"They Can Live in the Desert but Nowhere Else": A History of the Armenian Genocide by Ronald Grigor Suny

Since the turn of the twenty-first century, the historiography on the final years of the Ottoman Empire and the Armenian Genocide has made tremendous strides. This latest book by Ronald Grigor Suny, a professor at the University of Michigan, is a testament to this phenomenon. While many of the issues and explanations have been previously discussed, what distinguishes Suny’s scholarship is delving into why, when and how the Armenian Genocide happened. 

This book is not only an excellent synthesis of previous scholarly work, but it also rigorously analyses the context and circumstances under which this human tragedy occurred. The events that led to the Armenian Genocide are viewed within a political, social, economic and psychological lens, unfolding at a time when ideal forms of nation and empire compete with each other in the political spectrum and the clouds of a Great War in Europe gathered. 

They Can Live in the Desert but Nowhere Else (the title taken from a Talat Pasha diktat) thoroughly reconstructs and analyses the events from a variety of perspectives. First from the Armenians who lived, amongst others, in the six vilayets in Turkish Armenia in a “relatively benign symbiosis” with their imperial masters for over four centuries to the Armenian bourgeoisie and merchants in Constantinople. Second, from the perspective of the Young Turk leaders, all natives of Rumelia and who viewed the loss of the Balkan and European provinces, their homeland, as nothing short of apocalyptic. Finally, the meddling of the Great Powers, the paranoia of the Russian existential threat at their doorstep, the influx of thousands of Balkan Muslim refugees and the growing perception of the Armenians as the internal fifth column all produced a state of political and social crisis for the Young Turk regime. Suny effectively analyses and weaves each of these factors and demonstrates how they all contributed to the Armenian Genocide. In effect, by 1914, the concept of an Ottomanist, liberal and multicultural approach had been abandoned by the Young Turk leaders and theorists in favour of a pan-Turanian form of Turkish nationalism.
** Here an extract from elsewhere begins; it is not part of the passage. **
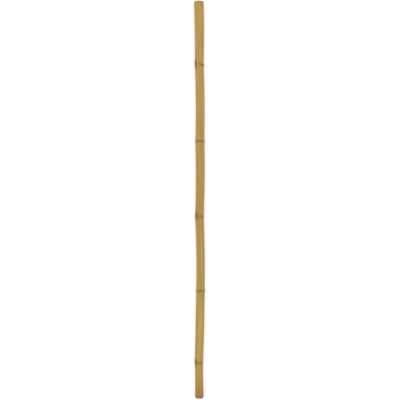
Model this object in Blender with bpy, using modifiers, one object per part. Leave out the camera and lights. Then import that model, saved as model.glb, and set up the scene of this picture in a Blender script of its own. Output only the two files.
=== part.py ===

Furthermore, they convinced themselves that the survival of the state depended on the elimination of one of its most loyal subject peoples. 

Drawing on archival documents and eyewitness accounts, Suny takes great care in presenting  the facts and conclusions and thus marginalises any denialist position while at the same time studiously avoids any nationalist dialogue. As he chronicles the various stages of revolution, counterrevolution, war, removal and genocide, this book thoroughly investigates those historical moments of choice when political actors were presented with a set of circumstances, and might have acted differently, but instead embarked upon a course that led to annihilation and devastation. The result is an extremely well documented, thoughtful piece of  work that analyses the myriad circumstances which all together contributed to a final solution of the Armenian population of the Ottoman Empire.